Earlier that morning, I had set foot in the White House for the first time; later I ate lunch in the U.S. House of Representatives, followed by hours of lobbying and discussions and topped off by watching a speech in the Senate. All the while, I was focused on bettering the world: persuading congresspeople to vote for the Local Law Enforcement Hate Crimes Prevention Act, encourage the development of renewable energy sources, protect the world from Iran, diminish worldwide anti-Semitism, and so much more. Each issue was so important to me, so personally relevant and meaningful to the whole of society, that with each word I spoke to each individual I felt like I was personally bettering the myself, the country, the world.

And we’ll see if anything I said actually made a difference.
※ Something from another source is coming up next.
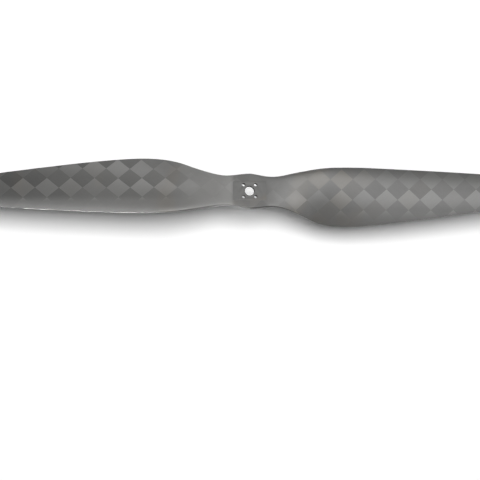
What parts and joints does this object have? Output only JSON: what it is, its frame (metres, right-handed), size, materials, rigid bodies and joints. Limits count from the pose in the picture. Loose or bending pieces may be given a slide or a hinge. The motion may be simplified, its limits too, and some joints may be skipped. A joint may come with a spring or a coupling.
{
  "type": "propeller",
  "caption": "Two-blade carbon-fibre multirotor propeller, moulded in one piece, with a flat drilled hub and twisted, cambered blades.",
  "frame": {"origin": "centre of the centre bore at the lower seat face of the hub", "axes": "+Z along the bore towards the thrust side, +X along the right blade from the hub to its tip, +Y towards that blade's leading edge"},
  "size_m": [0.7112, 0.0738, 0.0266],
  "materials": {
    "carbon_skin": "satin",
    "spar_carbon": "satin",
    "hub_laminate": "satin",
    "core_foam": "matte",
    "roving_carbon": "satin",
    "filled_resin": "satin",
    "pad_ply": "satin"
  },
  "bodies": {
    "root": {"upper_skin": "carbon_skin", "lower_skin": "carbon_skin", "upper_spar_cap": "spar_carbon", "lower_spar_cap": "spar_carbon", "hub_block": "hub_laminate", "left_blade_core": "core_foam", "right_blade_core": "core_foam", "left_leading_edge_roving": "roving_carbon", "right_leading_edge_roving": "roving_carbon", "left_tip_plug": "filled_resin", "right_tip_plug": "filled_resin", "upper_hub_pad": "pad_ply", "lower_hub_pad": "pad_ply"}
  },
  "joints": []
}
But in the meantime, I newly awakened to the fact that my life is important, relevant, necessary.

I didn’t keep my iPod on because of a death wish, I had no intention of causing the plane to crash. I didn’t keep listening to Rufus to hear a few more words, as I know every lyric by heart.

I continued listening because my contentment would not let me have any other care in the world than my personal happiness at that moment. I felt so proud that I had helped the world that day, and realized there is no reason I should not feel that way every day of my life. So from now on I vow to live each day of my life to help someone, make something better, improve the world.

And as I leave my computer to go tuck myself into bed (and maybe even catch the last few minutes of Rachel Maddow) I ask myself: what did I do today?

I made someone smile.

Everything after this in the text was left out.